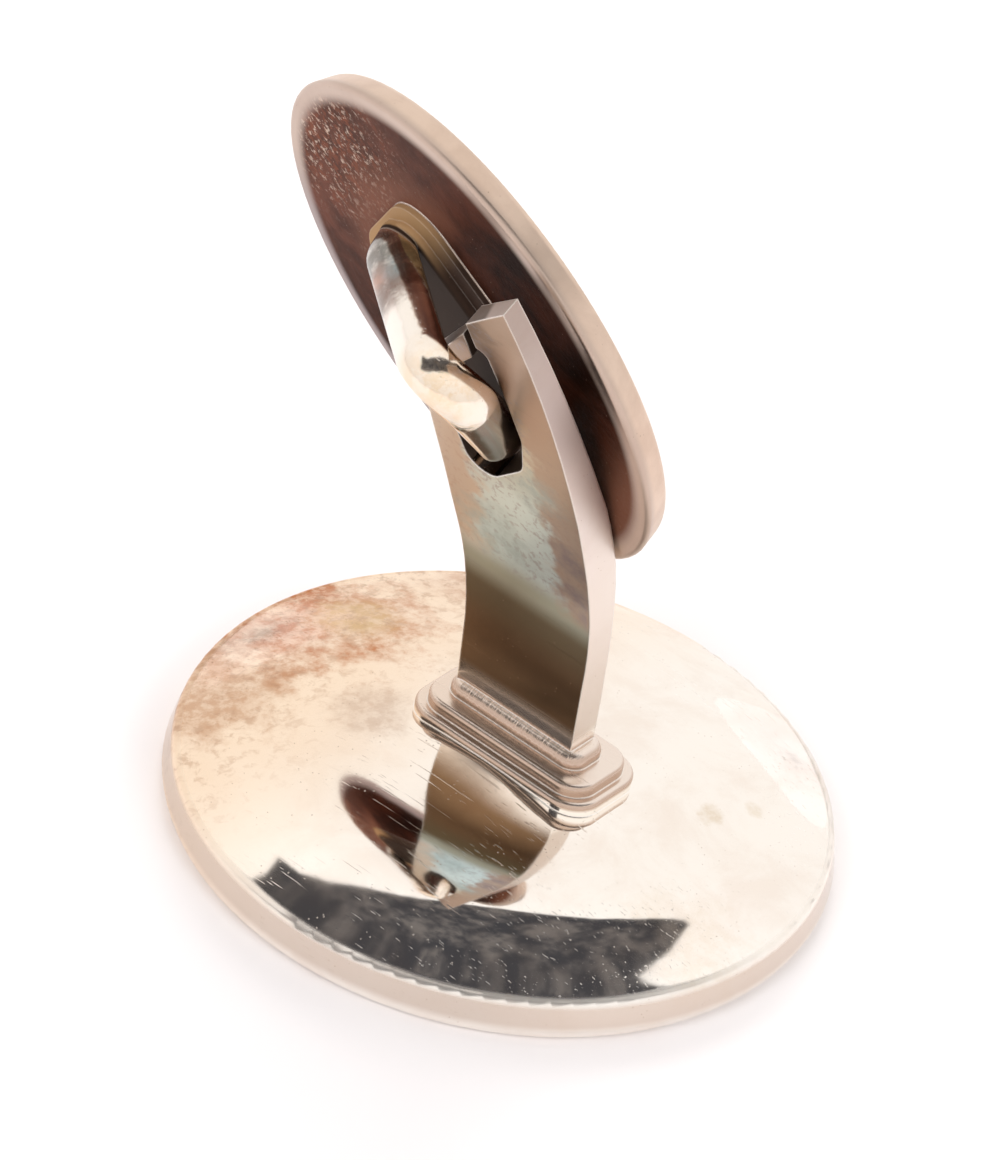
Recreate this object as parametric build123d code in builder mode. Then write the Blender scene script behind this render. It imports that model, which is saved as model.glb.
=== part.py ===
from build123d import *
from math import cos, sin, radians
import os

# Silver cufflink standing on the rim of its front button, in millimetres.
# The origin is the centre of the front button's rest face.  +X runs along the
# foot and across the strap, +Y is the side on which the small disc hangs.

# front button
FRONT_R = 9.0          # outer radius of the large disc
BAND_IN = 0.2          # how far the side band leans in up to the crease
CREASE_Z = 1.25        # height of the crease between side band and domed back
DOME_Z = 2.8           # height of the domed back at its middle
DOME_FULL = 0.755      # share of the dome's rise that half its radius has
RIM_EDGE, RIM_W = 0.55, 0.75   # rounding outside the rest rim, and the rim's width
RECESS_Z = 0.55        # depth of the floor inside the rim
RECESS_IN = 0.35       # slope from the rim to the floor
RELIEF = 0.28          # height of the raised fruit on that floor
CORE_DEEP = 0.16       # depth of the core's hollow
PIP_ROOT, PIP_LOW = 0.04, 0.04    # pips start this deep in the metal and end below the relief

# stepped foot under the strap: length, width and rise of each step
FOOT_X, FOOT_Y = 0.2, 0.12
STEP1 = (6.05, 2.95, 0.17)
STEP2 = (5.5, 2.45, 0.36)
BEAD = (4.5, 1.45, 0.41)
STEP_EDGE, BEAD_EDGE = 0.14, 0.3
STEP1_CORNER, STEP2_CORNER, BEAD_CORNER = 0.9, 0.75, 0.5

# strap, side view: front and back face at the foot, straight runs, then two
# bends each with their turns in degrees
STRAP_FRONT, STRAP_BACK = -0.224, 0.715
FRONT_RUN, BACK_RUN = 2.94, 1.728
FRONT_BENDS, BACK_BENDS = (11.9, 73.7), (20.5, 114.7)
FRONT_TURNS, BACK_TURNS = (95.86, 17.57, 12.4), (94.55, 25.85, 6.4)
# and its front view: height and half width
FLARE = [(2.7, 1.92), (3.7, 1.95), (6.0, 2.0), (8.0, 2.12), (10.5, 2.3), (13.0, 2.38), (24.0, 2.38)]
LEAN = 32.0            # lean of the upper part, degrees
TIP_Y, TIP_Z = -5.93, 18.0     # a point on the front face of the upper part
# eye seen along that face's normal, and the sawn gap that opens it at the end
EYE = [(0.78, 1.4), (1.0, -2.9), (0.72, -4.6), (-0.75, -6.35), (-1.35, -5.75), (-1.62, -3.9),
       (-1.4, -1.75)]
EYE_RADII = [0.28, 1.5, 1.2, 0.6, 0.6, 2.0, 0.9, 0.3, 0.05]
GAP_L, GAP_R = 0.12, 0.45      # sides of the gap
GAP_LOW, GAP_TOP = 0.6, 3.8
END_RIGHT, SLOPE_RIGHT = 2.06, 1.342    # slanted end of the right prong: height at the middle, slope
END_LEFT, SLOPE_LEFT = 1.58, 1.7        # and of the left prong, which is shorter
END_W, END_H = 3.2, 8.5        # half width and height of the cut that makes the end

# toggle button: centre and axes of its flat back
TOG_C = (-3.18, -1.63, 15.31)
TOG_X = (-0.8576, -0.0425, 0.5126)
TOG_Y = (-0.4776, 0.4358, -0.7629)
TOG_N = (-0.191, -0.899, -0.394)
TOG_R = 7.3
TOG_BAND = 0.8
TOG_DOME = 0.6
TOG_LIP = 0.14         # soft edge between the band and the flat back
TOG_IN, TOG_ROUND = 0.16, 0.22     # lean of the band, and its rounding into the dome
PAD1 = (6.9, 5.5, 0.2)         # lower step of the pad
PAD2 = (6.2, 4.0, 0.45)        # upper step of the pad

# bail: centre line in the toggle's own axes, from its upper to its lower foot
BAIL_W, BAIL_T = 1.4, 0.84
BAIL_POINTS = [(2.86, -0.55, 0.1), (2.59, -1.23, 0.88), (-0.55, -6.05, 3.42),
               (-1.96, -5.75, 2.95), (-3.1, -1.66, 1.5), (-2.6, -0.85, 0.1)]
BAIL_RADII = [1.3, 0.95, 0.95, 1.2]
BAIL_SIDE = (0.186, 0.708, 0.682)  # broad side of the section at the upper foot

CREASE_R = FRONT_R - BAND_IN
RIM_OUT = FRONT_R - RIM_EDGE
RIM_IN = RIM_OUT - RIM_W
FLOOR_R = RIM_IN - RECESS_IN
gap_mid = (GAP_L + GAP_R) / 2
STEP1_TOP = DOME_Z + STEP1[2]
STEP2_TOP = STEP1_TOP + STEP2[2]
BEAD_TOP = STEP2_TOP + BEAD[2]


def on_floor(*shares):
    """Points of the raised fruit, as shares of the recess floor's radius."""
    return [(FLOOR_R * a, FLOOR_R * b) for a, b in shares]


tip = Plane(origin=(0, TIP_Y, TIP_Z), x_dir=(1, 0, 0),
            z_dir=(0, -cos(radians(LEAN)), -sin(radians(LEAN))))
back_plane = Plane(origin=TOG_C, x_dir=TOG_X, z_dir=TOG_N)
edge_plane = Plane(origin=TOG_C, x_dir=TOG_X, z_dir=(-TOG_Y[0], -TOG_Y[1], -TOG_Y[2]))

# The strap alone: its side view gives thickness and lean, its front view the
# flare, and both meet before the eye is cut.
with BuildPart() as strap:
    with BuildSketch(Plane.YZ):
        with BuildLine():
            f1 = PolarLine((STRAP_FRONT, DOME_Z), FRONT_RUN, FRONT_TURNS[0])
            f2 = JernArc(f1 @ 1, f1 % 1, FRONT_BENDS[0], FRONT_TURNS[1])
            f3 = JernArc(f2 @ 1, f2 % 1, FRONT_BENDS[1], FRONT_TURNS[2])
            b1 = PolarLine((STRAP_BACK, DOME_Z), BACK_RUN, BACK_TURNS[0])
            b2 = JernArc(b1 @ 1, b1 % 1, BACK_BENDS[0], BACK_TURNS[1])
            b3 = JernArc(b2 @ 1, b2 % 1, BACK_BENDS[1], BACK_TURNS[2])
            Line(f1 @ 0, b1 @ 0)
            Line(f3 @ 1, b3 @ 1)
        make_face()
    extrude(amount=FLARE[-1][1] + 0.2, both=True)
    with BuildSketch(Plane.XZ):
        with BuildLine():
            Polyline(*[(-half, high) for high, half in FLARE],
                     *[(half, high) for high, half in reversed(FLARE)], close=True)
        make_face()
    extrude(amount=12, both=True, mode=Mode.INTERSECT)
    # slanted end
    with BuildSketch(tip):
        with BuildLine():
            Polyline((-END_W, END_LEFT - END_W * SLOPE_LEFT), (gap_mid, END_LEFT + gap_mid * SLOPE_LEFT),
                     (gap_mid, END_RIGHT + gap_mid * SLOPE_RIGHT), (END_W, END_RIGHT + END_W * SLOPE_RIGHT),
                     (END_W, END_H), (-END_W, END_H), close=True)
        make_face()
    extrude(amount=2.5, both=True, mode=Mode.SUBTRACT)
    # eye with rounded corners, and the gap that opens it at the end
    with BuildSketch(tip):
        with BuildLine():
            FilletPolyline(*EYE, (GAP_L, GAP_LOW - 0.05), (GAP_L + 0.02, EYE[0][1] - 0.02),
                           radius=EYE_RADII, close=True)
        make_face()
        with Locations((gap_mid, (GAP_LOW + GAP_TOP) / 2)):
            Rectangle(GAP_R - GAP_L, GAP_TOP - GAP_LOW)
    extrude(amount=2.5, both=True, mode=Mode.SUBTRACT)

# Large disc: flat rim below, shallow recess with a raised halved fruit, side
# band, domed back, stepped foot and the strap, all soldered into one piece.
with BuildPart() as front:
    with BuildSketch(Plane.XZ):
        with BuildLine():
            Line((0, RECESS_Z), (FLOOR_R, RECESS_Z))
            Line((FLOOR_R, RECESS_Z), (RIM_IN, 0))
            Line((RIM_IN, 0), (RIM_OUT, 0))
            ThreePointArc((RIM_OUT, 0), (FRONT_R - 0.16, 0.14), (FRONT_R, 0.45))
            Line((FRONT_R, 0.45), (CREASE_R + 0.06, CREASE_Z - 0.12))
            ThreePointArc((CREASE_R + 0.06, CREASE_Z - 0.12), (CREASE_R + 0.01, CREASE_Z - 0.02),
                          (CREASE_R - 0.12, CREASE_Z + 0.04))
            ThreePointArc((CREASE_R - 0.12, CREASE_Z + 0.04),
                          (CREASE_R / 2, CREASE_Z + DOME_FULL * (DOME_Z - CREASE_Z)), (0, DOME_Z))
            Line((0, DOME_Z), (0, RECESS_Z))
        make_face()
    revolve(axis=Axis.Z)
    with BuildSketch(Plane.XY.offset(CREASE_Z)):
        with Locations((FOOT_X, FOOT_Y)):
            RectangleRounded(STEP1[0], STEP1[1], STEP1_CORNER)
    extrude(amount=STEP1_TOP - CREASE_Z)
    fillet(front.faces().sort_by(Axis.Z)[-1].edges(), STEP_EDGE)
    with BuildSketch(Plane.XY.offset(CREASE_Z)):
        with Locations((FOOT_X, FOOT_Y)):
            RectangleRounded(STEP2[0], STEP2[1], STEP2_CORNER)
    extrude(amount=STEP2_TOP - CREASE_Z)
    fillet(front.faces().sort_by(Axis.Z)[-1].edges(), STEP_EDGE)
    with BuildSketch(Plane.XY.offset(CREASE_Z)):
        with Locations((FOOT_X - 0.1, FOOT_Y + 0.03)):
            RectangleRounded(BEAD[0], BEAD[1], BEAD_CORNER)
    extrude(amount=BEAD_TOP - CREASE_Z)
    fillet(front.faces().sort_by(Axis.Z)[-1].edges(), BEAD_EDGE)
    # raised fruit on the hidden face: body, core line, two pips, stem and leaf
    with BuildSketch(Plane.XY.offset(RECESS_Z)):
        with BuildLine():
            Spline(*on_floor((0, 0.45), (0.26, 0.55), (0.545, 0.42), (0.645, 0.08), (0.505, -0.37),
                             (0.23, -0.645), (0, -0.59), (-0.23, -0.645), (-0.505, -0.37),
                             (-0.645, 0.08), (-0.545, 0.42), (-0.26, 0.55)), periodic=True)
        make_face()
        with BuildLine():
            Polyline(*on_floor((-0.03, 0.395), (0.03, 0.395), (0.09, 0.76), (0.02, 0.78)), close=True)
        make_face()
        with BuildLine():
            ThreePointArc(*on_floor((0.095, 0.61), (0.27, 0.78), (0.505, 0.76)))
            ThreePointArc(*on_floor((0.505, 0.76), (0.355, 0.605), (0.095, 0.61)))
        make_face()
    extrude(amount=-RELIEF)
    with BuildSketch(Plane.XY.offset(RECESS_Z - RELIEF)):
        with BuildLine():
            ThreePointArc(*on_floor((0, 0.285), (0.24, -0.03), (0, -0.37)))
            ThreePointArc(*on_floor((0, -0.37), (-0.24, -0.03), (0, 0.285)))
        make_face()
    extrude(amount=CORE_DEEP, mode=Mode.SUBTRACT)
    with BuildSketch(Plane.XY.offset(RECESS_Z - RELIEF + CORE_DEEP + PIP_ROOT)):
        with Locations(*on_floor((0.1, -0.04), (-0.1, -0.04))):
            Ellipse(FLOOR_R * 0.05, FLOOR_R * 0.115)
    extrude(amount=-CORE_DEEP - PIP_ROOT + PIP_LOW)
    add(strap.part)

front.part.label = "front_button"

# Small disc with its side band and gently domed outer face, the stepped pad
# on its flat back, and the bent bail soldered on the pad by both feet.
with BuildPart() as toggle:
    with BuildSketch(edge_plane):
        with BuildLine():
            Line((0, 0), (TOG_R - TOG_LIP, 0))
            ThreePointArc((TOG_R - TOG_LIP, 0), (TOG_R - 0.29 * TOG_LIP, -0.29 * TOG_LIP),
                          (TOG_R, -TOG_LIP))
            Line((TOG_R, -TOG_LIP), (TOG_R - TOG_IN, -TOG_BAND + 0.55 * TOG_ROUND))
            ThreePointArc((TOG_R - TOG_IN, -TOG_BAND + 0.55 * TOG_ROUND),
                          (TOG_R - TOG_IN - 0.36 * TOG_ROUND, -TOG_BAND + 0.09 * TOG_ROUND),
                          (TOG_R - TOG_IN - TOG_ROUND, -TOG_BAND - 0.14 * TOG_ROUND))
            ThreePointArc((TOG_R - TOG_IN - TOG_ROUND, -TOG_BAND - 0.14 * TOG_ROUND),
                          (TOG_R / 2, -TOG_BAND - 0.75 * TOG_DOME), (0, -TOG_BAND - TOG_DOME))
            Line((0, -TOG_BAND - TOG_DOME), (0, 0))
        make_face()
    revolve(axis=Axis(TOG_C, TOG_N))
    with BuildSketch(back_plane.offset(-0.3)):
        RectangleRounded(PAD1[0], PAD1[1], 1.6)
    extrude(amount=PAD1[2] + 0.3)
    with BuildSketch(back_plane.offset(-0.3)):
        RectangleRounded(PAD2[0], PAD2[1], 1.1)
    extrude(amount=PAD2[2] + 0.3)
    fillet(toggle.faces().sort_by(Axis(TOG_C, TOG_N))[-1].edges(), 0.18)
    with BuildLine(back_plane) as bail_line:
        FilletPolyline(*BAIL_POINTS, radius=BAIL_RADII)
    bail_path = bail_line.wires()[0]
    side = (back_plane.x_dir * BAIL_SIDE[0] + back_plane.y_dir * BAIL_SIDE[1]
            + back_plane.z_dir * BAIL_SIDE[2])
    with BuildSketch(Plane(origin=bail_path @ 0, x_dir=side, z_dir=bail_path % 0)):
        Ellipse(BAIL_W / 2, BAIL_T / 2)
    sweep(path=bail_path)

toggle.part.label = "toggle_button"

os.makedirs("parts", exist_ok=True)
export_step(front.part, "parts/front_button.step")
export_step(toggle.part, "parts/toggle_button.step")
print("front", front.part.is_valid, len(front.part.solids()), front.part.volume)
print("toggle", toggle.part.is_valid, len(toggle.part.solids()), toggle.part.volume)
print("gap between them", front.part.distance_to(toggle.part))
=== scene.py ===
import bpy
from math import cos, sin, radians
from mathutils import Matrix, Vector


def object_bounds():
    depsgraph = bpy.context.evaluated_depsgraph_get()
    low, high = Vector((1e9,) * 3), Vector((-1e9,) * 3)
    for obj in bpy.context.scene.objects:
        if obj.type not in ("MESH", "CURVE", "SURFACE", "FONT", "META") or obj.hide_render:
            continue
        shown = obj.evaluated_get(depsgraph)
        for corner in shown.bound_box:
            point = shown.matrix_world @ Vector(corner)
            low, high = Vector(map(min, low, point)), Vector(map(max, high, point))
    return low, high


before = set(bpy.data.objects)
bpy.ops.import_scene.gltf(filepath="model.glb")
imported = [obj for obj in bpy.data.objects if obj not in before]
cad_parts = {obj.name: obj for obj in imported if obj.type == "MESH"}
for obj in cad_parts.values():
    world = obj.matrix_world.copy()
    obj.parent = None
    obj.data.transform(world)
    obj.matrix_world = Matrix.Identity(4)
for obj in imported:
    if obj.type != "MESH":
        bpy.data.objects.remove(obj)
cad_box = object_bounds()

# Table top and studio: the cufflink stands on a plain white sheet that runs
# out on all sides.  The light is a white tent, so the silver has little but
# white to mirror.


def add(tree, kind, inputs=None, **settings):
    """Add one node, set it up and connect or fill its inputs."""
    node = tree.nodes.new(kind)
    for name, value in settings.items():
        setattr(node, name, value)
    for name, value in (inputs or {}).items():
        if isinstance(value, bpy.types.NodeSocket):
            tree.links.new(value, node.inputs[name])
        else:
            node.inputs[name].default_value = value
    return node


def calc(tree, operation, first, second=0.0, third=0.0):
    return add(tree, "ShaderNodeMath", {0: first, 1: second, 2: third},
               operation=operation).outputs[0]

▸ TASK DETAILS
In the material above, locate the line containing "with BuildSketch(Plane(origin=bail_path @" and the line containing "return node". Transcribe exactly those two lines and every line between them, and nothing more.

▸ OUTPUT FOR THIS EXERCISE
    with BuildSketch(Plane(origin=bail_path @ 0, x_dir=side, z_dir=bail_path % 0)):
        Ellipse(BAIL_W / 2, BAIL_T / 2)
    sweep(path=bail_path)

toggle.part.label = "toggle_button"

os.makedirs("parts", exist_ok=True)
export_step(front.part, "parts/front_button.step")
export_step(toggle.part, "parts/toggle_button.step")
print("front", front.part.is_valid, len(front.part.solids()), front.part.volume)
print("toggle", toggle.part.is_valid, len(toggle.part.solids()), toggle.part.volume)
print("gap between them", front.part.distance_to(toggle.part))
=== scene.py ===
import bpy
from math import cos, sin, radians
from mathutils import Matrix, Vector


def object_bounds():
    depsgraph = bpy.context.evaluated_depsgraph_get()
    low, high = Vector((1e9,) * 3), Vector((-1e9,) * 3)
    for obj in bpy.context.scene.objects:
        if obj.type not in ("MESH", "CURVE", "SURFACE", "FONT", "META") or obj.hide_render:
            continue
        shown = obj.evaluated_get(depsgraph)
        for corner in shown.bound_box:
            point = shown.matrix_world @ Vector(corner)
            low, high = Vector(map(min, low, point)), Vector(map(max, high, point))
    return low, high


before = set(bpy.data.objects)
bpy.ops.import_scene.gltf(filepath="model.glb")
imported = [obj for obj in bpy.data.objects if obj not in before]
cad_parts = {obj.name: obj for obj in imported if obj.type == "MESH"}
for obj in cad_parts.values():
    world = obj.matrix_world.copy()
    obj.parent = None
    obj.data.transform(world)
    obj.matrix_world = Matrix.Identity(4)
for obj in imported:
    if obj.type != "MESH":
        bpy.data.objects.remove(obj)
cad_box = object_bounds()

# Table top and studio: the cufflink stands on a plain white sheet that runs
# out on all sides.  The light is a white tent, so the silver has little but
# white to mirror.


def add(tree, kind, inputs=None, **settings):
    """Add one node, set it up and connect or fill its inputs."""
    node = tree.nodes.new(kind)
    for name, value in settings.items():
        setattr(node, name, value)
    for name, value in (inputs or {}).items():
        if isinstance(value, bpy.types.NodeSocket):
            tree.links.new(value, node.inputs[name])
        else:
            node.inputs[name].default_value = value
    return node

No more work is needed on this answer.